If the sprawling, luxurious Breakers Resort is the famous grand dame of Palm Beach hotels, the Brazilian Court is its sexy little sister. Instead of welcoming guests through an ostentatious lobby with a two-lane valet, the Court seduces them through three discreet entrances. Instead of dressing up in formal, palatial, and immaculate lawns, this place flaunts its tantalizing assets: a heated pool, a wine butler, and an intimate, flower-filled patio. The Spanish-style compound has attracted diplomats, movie stars, and Kennedys since opening on New Year's Day in 1926. In the past couple of years, the hotel has upped its chic factor with celebrity power by adding Café Boulud (the menu was designed by Chef Daniel Boulud), opening a Frederic Fekkai salon (Mr. Fekkai won't be your hairdresser, but his products and techniques are used here), and starting a breakfast series with bestselling authors (so you just might bump into Gay Talese or Nora Ephron in the library). But besides being a nice place to sleep (for $550 to $950 a night), it's not a bad spot to gold-dig. Tuesday- and Saturday-night parties draw businessmen in blazers as well as 20-somethings in tank tops, and the scene is so hot right now that even the grand dames can't resist coming in for a peek.

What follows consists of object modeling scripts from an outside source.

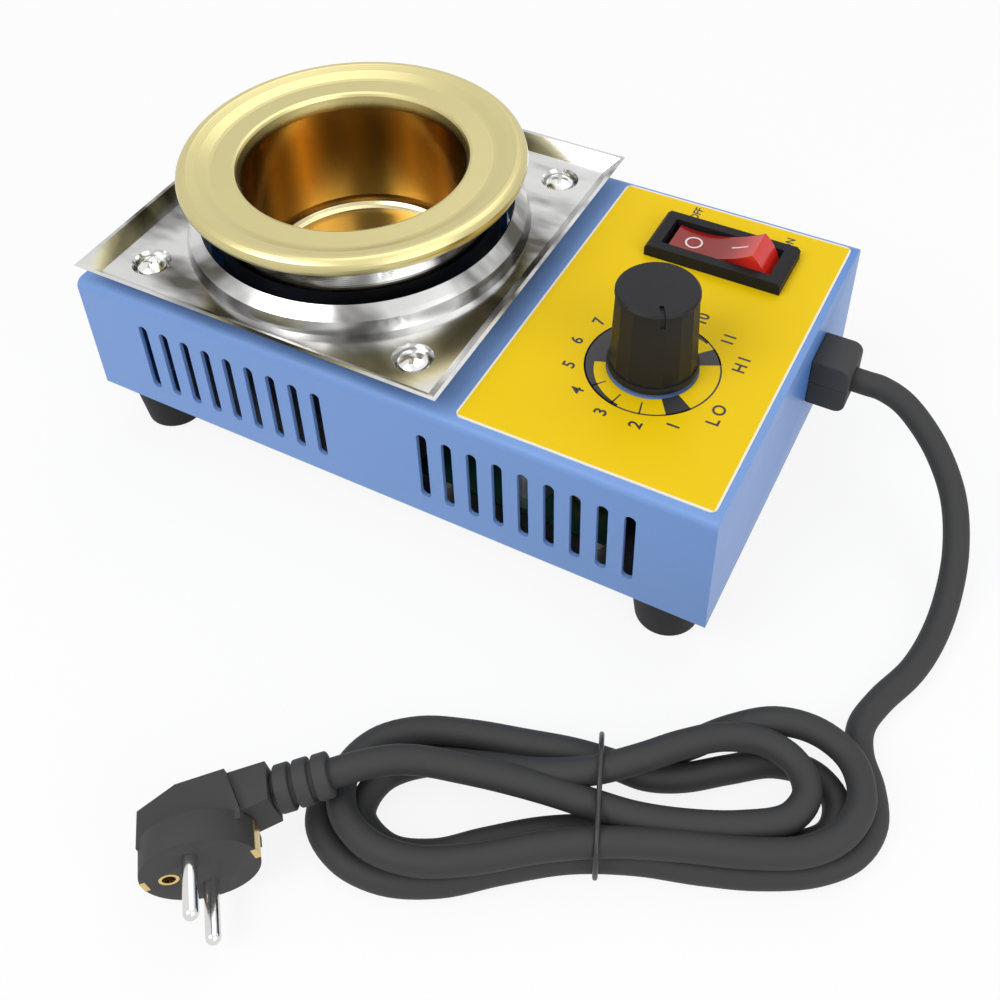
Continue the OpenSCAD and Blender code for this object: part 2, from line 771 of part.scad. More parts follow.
// Tube of diameter d along a route of points
module tube(route, d) {
    sides = 10;
    last = len(route) - 1;
    path = [for (i = [0:last - 1], t = [0, 0.5]) route_point(route, i, t), route[last]];
    n = len(path) - 1;
    points = [for (k = [0:n]) let (
        along = unit(path[min(k + 1, n)] - path[max(k - 1, 0)]),
        side = unit(cross(along, [0, 0, 1])), up = cross(side, along)
    ) for (j = [0:sides - 1]) path[k] + d / 2 * (cos(j * 360 / sides) * side
        + sin(j * 360 / sides) * up)];
    faces = [
        [for (j = [0:sides - 1]) j],
        for (k = [0:n - 1], j = [0:sides - 1])
            let (a = k * sides + j, b = k * sides + (j + 1) % sides) [a, a + sides, b + sides, b],
        [for (j = [sides - 1:-1:0]) n * sides + j]
    ];
    polyhedron(points = points, faces = faces);
}

module mains_cord() {
    color([0.07, 0.07, 0.07]) tube(run_points, cord_d);
}

module plug_cord() {
    color([0.07, 0.07, 0.07]) tube(tail_points, cord_d);
}

module cord_hank() {
    span = hank_b - hank_a;
    color([0.07, 0.07, 0.07])
    translate([hank_a[0], hank_a[1], 0]) rotate(atan2(span[1], span[0])) linear_extrude(hank_h) {
        circle(r = hank_r);
        translate([norm(span), 0]) circle(r = hank_r);
        translate([0, -hank_r]) square([norm(span), 2 * hank_r]);
    }
}

module cord_tie() {
    span = hank_b - hank_a;
    t = 1;
    color([0.1, 0.1, 0.1])
    translate([hank_a[0], hank_a[1], 0]) rotate(atan2(span[1], span[0]))
        translate([norm(span) * 0.5 - 1, -hank_r - t, 0]) difference() {
            cube([2, 2 * hank_r + 2 * t, hank_h + t]);
            translate([-e, t, -e]) cube([2 + 2 * e, 2 * hank_r, hank_h + e]);
        }
}

// The plug lies on its face's rim: pins along -Y, its cord along +X, before it is turned
module place_plug() {
    translate(plug_at) rotate([0, 0, plug_turn]) rotate([0, plug_roll, 0]) children();
}

// Round disc with two side flats for the earth clips, an angled trunk and a cord arm
module plug_body() {
    r = plug_d / 2;
    bend_x = -2;
    trunk_z = 6;
    color([0.1, 0.1, 0.11])
    place_plug() difference() {
        union() {
            rotate([-90, 0, 0]) cylinder(d = plug_d, h = 5.5);
            translate([0, 0, -trunk_z]) linear_extrude(2 * trunk_z) polygon([
                [1.2 - r, 4], [1.4 - r, 10.8], [bend_x, sleeve_y + 3.4], [7, sleeve_y + 3.6],
                [r - 1, 5.8], [r - 1, 4]
            ]);
            translate([0, 0, -4.5]) linear_extrude(9) polygon([
                [bend_x, sleeve_y + 3.4], [sleeve_x0, sleeve_y + 3.6], [sleeve_x0, sleeve_y - 3.6],
                [r - 1.2, 6], [bend_x, 6]
            ]);
        }
        for (s = [-1, 1]) translate([0, -e, s * pin_pitch / 2]) rotate([-90, 0, 0])
            cylinder(d = pin_d, h = 5 + e);
        translate([socket_x, -e, 0]) rotate([-90, 0, 0]) cylinder(d = socket_d, h = 5 + e);
        for (s = [-1, 1]) translate([s * r - 1, -e, -clip_w / 2]) cube([2, clip_l + e, clip_w]);
    }
}

module plug_sleeve() {
    ribs = 3;
    pitch = (sleeve_x1 - sleeve_x0) / ribs;
    color([0.1, 0.1, 0.11])
    place_plug() translate([sleeve_x0, sleeve_y, 0]) rotate([0, 90, 0]) rotate_extrude() {
        square([3.3, sleeve_x1 - sleeve_x0]);
        for (i = [0:ribs - 1]) translate([0, i * pitch + 0.8])
            square([4.3 - 0.1 * i, pitch - 0.8]);
    }
}

module plug_pins() {
    color([0.8, 0.81, 0.83])
    place_plug() for (s = [-1, 1]) translate([0, 0, s * pin_pitch / 2]) rotate([90, 0, 0]) {
        translate([0, 0, -5]) cylinder(d = pin_d, h = pin_l + 5 - pin_d / 2);
        translate([0, 0, pin_l - pin_d / 2]) sphere(d = pin_d);
    }
}

module earth_clips() {
    color([0.8, 0.75, 0.5])
    place_plug() for (s = [-1, 1])
        translate([s * plug_d / 2 - (s > 0 ? 1 : 0), 0, -clip_w / 2]) cube([1, clip_l, clip_w]);
}

module earth_socket() {
    color([0.8, 0.7, 0.4])
    place_plug() translate([socket_x, 0, 0]) rotate([-90, 0, 0]) difference() {
        cylinder(d = socket_d - 2 * socket_gap, h = 5);
        translate([0, 0, -e]) cylinder(d = socket_d - 1.2, h = 4.2);
    }
}

housing();
base_plate();
feet();
foot_screws();
drip_tray();
tray_screws();
tray_nuts();
crucible();
furnace_skirt();
furnace_can();
insulation_wall();
insulation_disc();
heater_band();
can_posts();
post_screws();
panel_label();
knob();
spindle();
regulator();
regulator_nut();
regulator_washer();
switch_body();
rocker();
switch_blades();
control_board();
board_standoffs();
heat_sink();
power_switch();
film_capacitor();
round_capacitor();
choke();
terminal_block();
inner_leads();
relief_upper();
relief_lower();
cord_stub();
mains_cord();
cord_hank();
cord_tie();
plug_cord();
plug_body();
plug_sleeve();
plug_pins();
earth_clips();
earth_socket();
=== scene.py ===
import math

import bpy
from bpy.props import FloatProperty, FloatVectorProperty, PointerProperty
from mathutils import Matrix, Vector
from mathutils.bvhtree import BVHTree


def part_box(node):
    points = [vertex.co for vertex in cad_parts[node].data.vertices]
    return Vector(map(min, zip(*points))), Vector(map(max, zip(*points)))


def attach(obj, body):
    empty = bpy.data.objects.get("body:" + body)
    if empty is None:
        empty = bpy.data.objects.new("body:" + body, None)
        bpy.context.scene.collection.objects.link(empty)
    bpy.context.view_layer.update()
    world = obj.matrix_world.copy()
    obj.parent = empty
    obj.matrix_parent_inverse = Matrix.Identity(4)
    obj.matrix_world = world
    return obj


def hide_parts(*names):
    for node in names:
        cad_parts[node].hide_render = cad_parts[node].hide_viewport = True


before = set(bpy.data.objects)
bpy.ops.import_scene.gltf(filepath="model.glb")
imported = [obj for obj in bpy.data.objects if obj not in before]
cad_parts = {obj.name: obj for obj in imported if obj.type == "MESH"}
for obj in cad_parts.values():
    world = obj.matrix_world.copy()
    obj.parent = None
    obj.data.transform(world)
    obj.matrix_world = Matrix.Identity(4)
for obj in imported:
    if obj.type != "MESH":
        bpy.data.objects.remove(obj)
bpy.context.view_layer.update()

bl_info = {
    "name": "Solder pot",
    "version": (1, 0, 0),
    "blender": (4, 5, 0),
    "location": "View3D > Sidebar > Solder pot",
    "description": "Dresses the packed solder pot: finishes, dial print, lead and plug",
    "category": "Object",
}

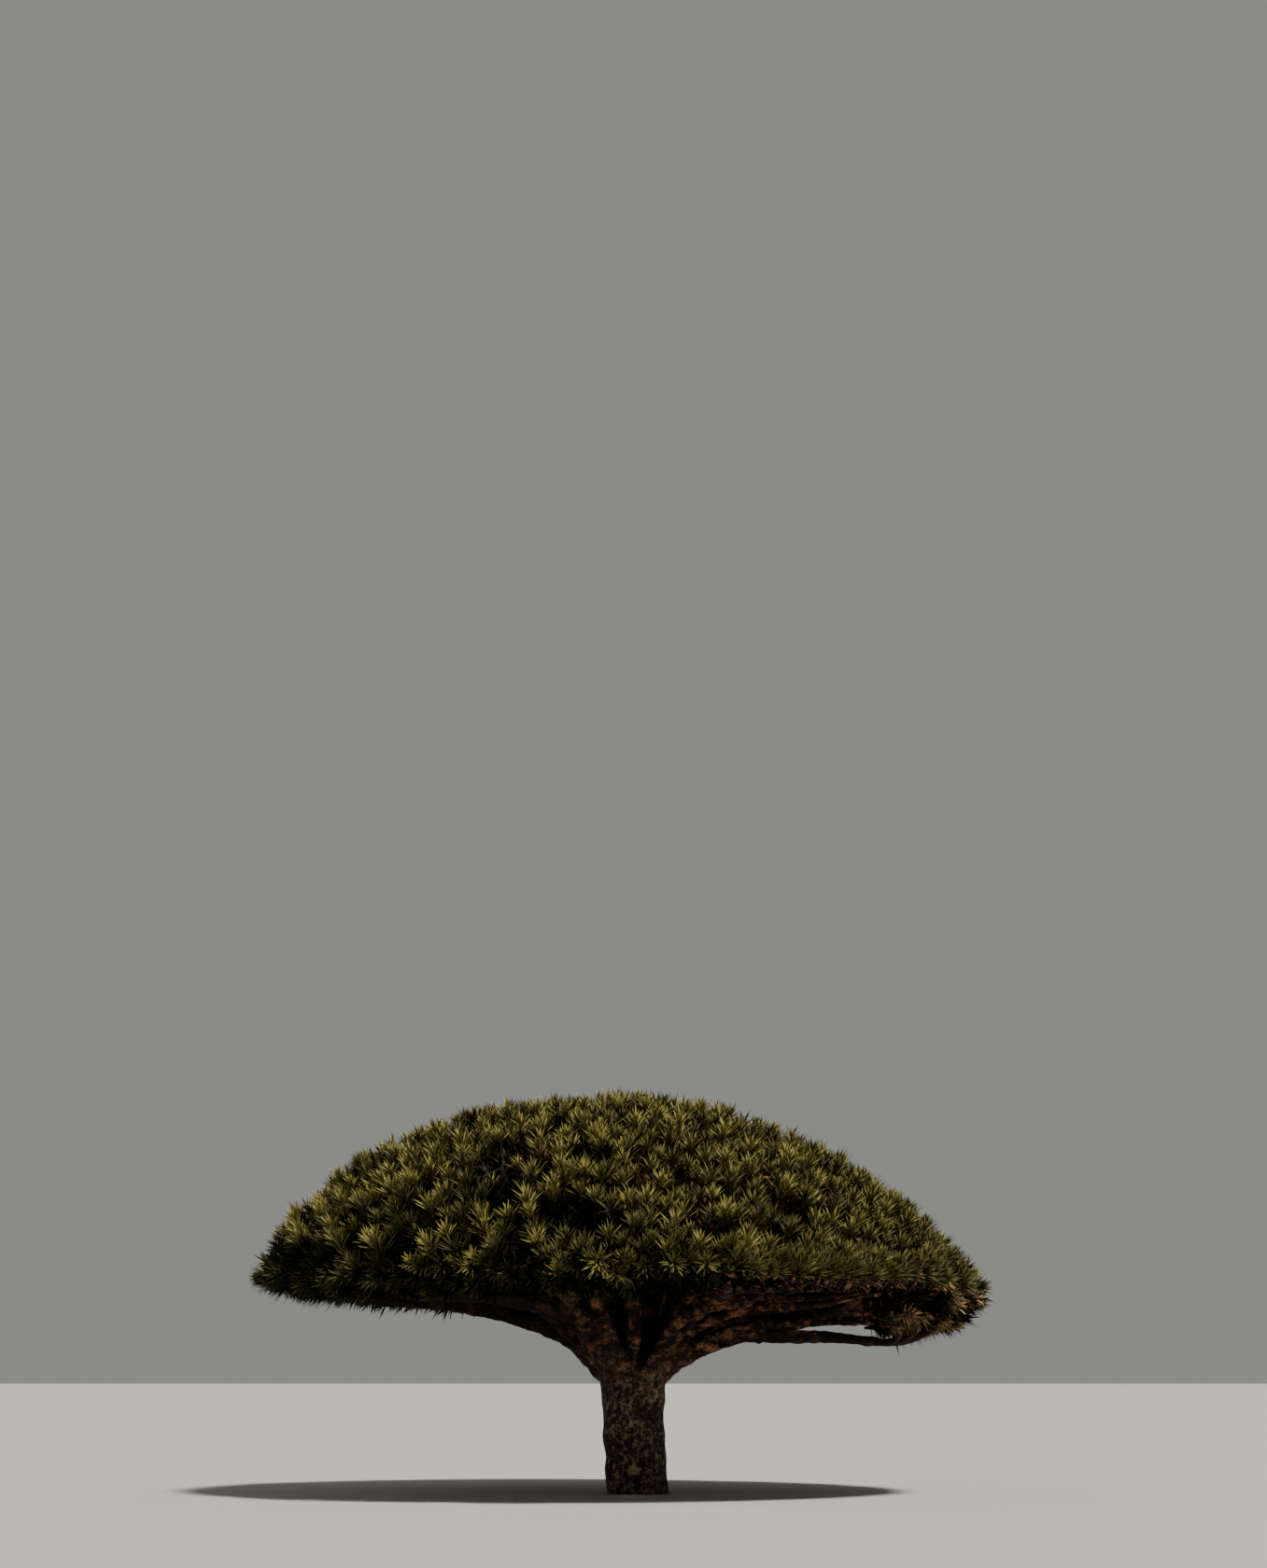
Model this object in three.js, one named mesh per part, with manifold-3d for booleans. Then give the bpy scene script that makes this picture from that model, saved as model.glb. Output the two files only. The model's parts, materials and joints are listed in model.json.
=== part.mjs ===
// Dragon blood tree: a thick bole that forks low, the boughs that spread from the fork, and the dense
// masses of sword leaves that close the crown like an umbrella. Millimetres, +Z up. The origin is on
// the ground, in the middle of the trunk's flat foot, and +Y points away from the photograph's viewer.
import * as THREE from "three";
import { mergeVertices } from "three/addons/utils/BufferGeometryUtils.js";
import Module from "manifold-3d";

const wasm = await Module();
wasm.setup();

const degree = Math.PI / 180;
const clearance = 0.3;

// The crown's outline
const crownTop = 5375;
const rimLevel = 2750;
const reachLeft = 5130;
const reachRight = 4730;
const lipDepth = 450;
const lowLobeDepth = 980;
const lowLobeAzimuth = -10 * degree;
const lobeSharpness = 6;
const lastPolar = 108 * degree;
const lowLobePolar = 15 * degree;
const shoulderPower = { middle: 1.85, right: -0.15 };
const domePower = { middle: 0.625, right: 0.125 };
const lipInsetShare = 0.6;
const thinnestLip = 60;
const swellSize = 55;

// The trunk
const trunkRadius = 398;
const rootFlare = 42;
const flareHeight = 170;
const flareLobes = { count: 5, depth: 0.5 };
const broadFlutes = { count: 3, size: 9 };
const fineFlutes = { count: 7, size: 7 };
const collarFlare = 70;
const collarStart = 1000;
const collarLevel = 1420;
const trunkTop = 1760;
const trunkTopRadius = 250;
const trunkLean = -62;
const trunkSides = 18;
const trunkRings = [0, 90, 230, 520, 900, 1180, 1380, 1560, trunkTop];

// The limbs
const forkLevel = 1200;
const boughTipReach = 3300;
const boughRootRadius = 185;
const boughTipRadius = 66;
const boughBend = 900;
const boughStubStart = 0.03;
const boughStubEnd = 0.29;
const risingStubStart = 0.05;
const limbTaper = 1.25;
const forkShare = 0.5;
const forkSwing = 18 * degree;
const swingLead = 0.8;
const armRadius = 112;
const armReach = 3270;
const armRise = 60;
const armBow = 60;
const armLift = 45;
const ribRadius = 78;
const ribTipRadius = 42;
const ribShare = 0.58;
const ribArmShare = 0.32;
const ribTurn = 18 * degree;
const ribTipPolar = 52 * degree;
const ribTipInset = 790;
const ribBow = 110;
const ribSag = 90;
const limbSides = 7;
const limbSteps = 5;
const stubSteps = 3;

// The twigs, the leaves and the dense middle of a mass
const tuftCount = 80;
const tuftSeed = 100;
const tuftJitter = 0.08;
const bladesPerTuft = 4;
const tuftInset = 545;
const tuftPull = 0.86;
const leaderSpace = 520;
const bladeLength = 660;
const bladeSunk = 80;
const bladeWidth = 130;
const bladeThickness = 22;
const bladeWidest = 0.5;
const bladeTilt = 36 * degree;
const tiltVariation = 0.15;
const leanShare = 0.9;
const mostLean = 85 * degree;
const coreOuterInset = 370;
const coreInnerInset = 700;
const coreSag = 200;
const coreSpread = 44 * degree;
const lowCoreSpread = 24 * degree;
const corePolarSpare = 4 * degree;
const coreSteps = 5;
const coreMargin = 18;
const coreGap = 20;
const stemLength = 190;
const twigTipRadius = 30;
const twigThinning = 0.4;
const newTwigSetBack = 0.5;
const newTwigRadius = 0.6;
const twigFootShare = 0.4;
const limbSpace = 25;
const cellMargin = 12;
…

Roger Dean Stadium is all about spring training. It's known for its up-and-coming ballplayers (see next year's Marlins now), its cheap seats, and its famous Dean Dogs (hot dogs almost as long as your forearm). This place gets a lot of things right — even down to the men's bathrooms. Although the facilities manager and his workers deserve most of the credit for keeping the porcelain spiffy in there, they do get a lot of help from an unlikely sponsor: pest control company Nozzle Nolen. Not because Nolen sprays for insects but because the company decorated the urinals. Complete with, um, paintings of little bugs down at the drain. What are those for? Stadium General Manager Rob Rabenecker explains with a laugh, "Gives guys something to aim at." The decorations are offered along with gentle reminders like "Nozzle Nolen says ÔAim high in life; aim low here.'" Sorry, ladies — no word on when NN's coming out with a home version.
"Nipple laws and genital laws are in effect," one regular says, describing the Fetish Factory's monthly Alter Ego parties. "So women have to have the electrical-tape X's covering stuff up, and for men, a banana hammock is perfectly acceptable attire as long as the banana stays in the hammock." Funny but not quite accurate. Although there's a good dose of near-nudity at Fetish Factory parties, the company's point of distinction, actually, is its dress code. That's precisely the thing that keeps out, say, the pervy tourist in Spandex but brings in the young professional who just likes to walk around in a (rather tasteful) ball gag from time to time. In fact, Fetish Factory parties are more like fashion shows. They have themes such as "Apocalypse" or "Tribute to Bettie Page," and attendees take the dress-up requirement seriously. It's not uncommon for someone to have dropped $1,000 on a latex outfit or to show off her new customized catsuit. So the great thing about people-watching here is that the people don't mind you watching, especially the performers — like the two dancers who showed up in matching gas masks connected by a tube, or Rubberella, who might make an appearance wearing a clear plastic outfit and goggles. "The crowd is the most respectful and friendly crowd, better than sports bars or anywhere," the regular says. "You know, if somebody wants to have a threesome, they'll just come up and ask you — politely."
You can make fun of the $5,000 boob jobs and the codgers hopped up on Viagra, but while you've been sniggering, Boca Raton has thrown open one fantastic restaurant after another. Unless you're dining in Boca these days, practically the only eating of any consequence you're going to be doing is swallowing your own bitter words. The roster of restaurants that opened in the past year or survived their first couple of seasons is practically freaky, from classy additions like Bova, Opus 5, and Café Joley to Bogart's at the Muvico Palace Theater. Brit celeb-chef Angela Harnett is opening Cielo at the Boca Resort this year, and two excellent coal-fired pizza ovens — Red Rock and Coal Mine — are practically within spitting distance of each other. Bucky's is purveying serious barbecue, MoQuila has a list of specialty tequilas, and there's some of the best Asian fusion around at Fah. Respectable chains like Nick's Fishmarket of Hawaii, Seasons 52, Trulucks Stone Crabs, and Chops Lobster Bar are setting up shop. And the old favorites — Johannes, Saporissimo, Fran's Chicken Haven, and Gary Woo — along with a bunch of gourmet markets from Whole Foods to Kings aren't going anywhere. They recognize what paydirt looks like when they see it: It's driving a silver Beemer heading right toward them.